Thanks for all the help...
Ramon and Bernard, your hints led me to check the XML stream and I
noticed that one machine was firing out the custom gmetric (I had
thought, I had cleared them all out) - this was running as a cron job
every 10 minutes so what was happening was that somehow that cronjob
was screwing up the XML tree for the other ones...
Weirdness - anyways - it's back up and working now\ - now to get back
to figuring how to get that custom gmetric to work properly...
Thanks everyone for your help
Chris
On Apr 28, 2005, at 2:33 AM, Ramon Bastiaans wrote:
Perhaps something got screwed up when you called gmetric, and the XML
syntax is now broken for those nodes.
Did you call gmetric with the -d option? If not, the custom metric XML
will stay around forever as -d specifies a timeout for metric's.
Please try calling gmetric again for those custom metrics on the nodes
affected, but this time add '-d 1'. With DMAX set to 1, the metric
will timeout after 1 second and should override any old custom metric
garbage and disappear. If it broke the XML tree it should fix it.
- Ramon.
Christopher Yip wrote:
Can anyone suggest what might have happened in the following?

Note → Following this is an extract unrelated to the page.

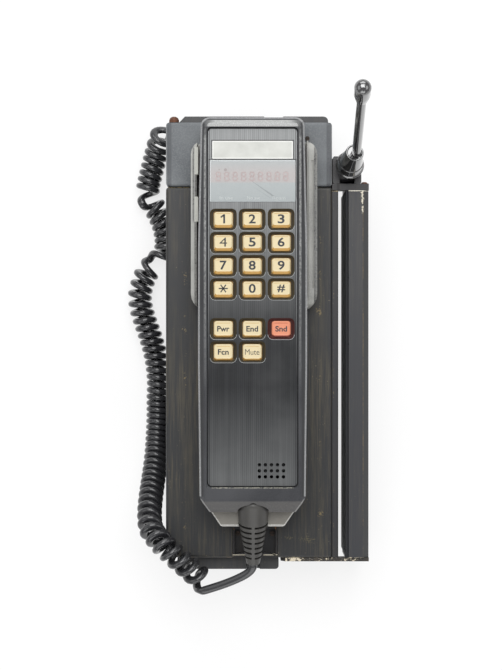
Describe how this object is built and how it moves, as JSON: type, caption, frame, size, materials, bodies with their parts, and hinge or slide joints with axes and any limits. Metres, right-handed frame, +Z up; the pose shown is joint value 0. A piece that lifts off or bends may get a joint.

I was trying to pull together a custom metric for ganglia and now,
the machines that it was set up on, their graphical data does not
appear on the Ganglia web pages even though the numerical
information is correct.
You can see the problem here:
http://128.100.71.70:81/ganglia/?
c=Yip_Lab_Systems&m=&r=hour&s=descending&hc=4
I restarted the head node that tracks everything, reset the RRDs, etc
and nothing seems to work. If I restart gmond on those affected
machines, you sometimes get a spike on the graph and then nothing -
again, the numerical information is correct, just no trend data...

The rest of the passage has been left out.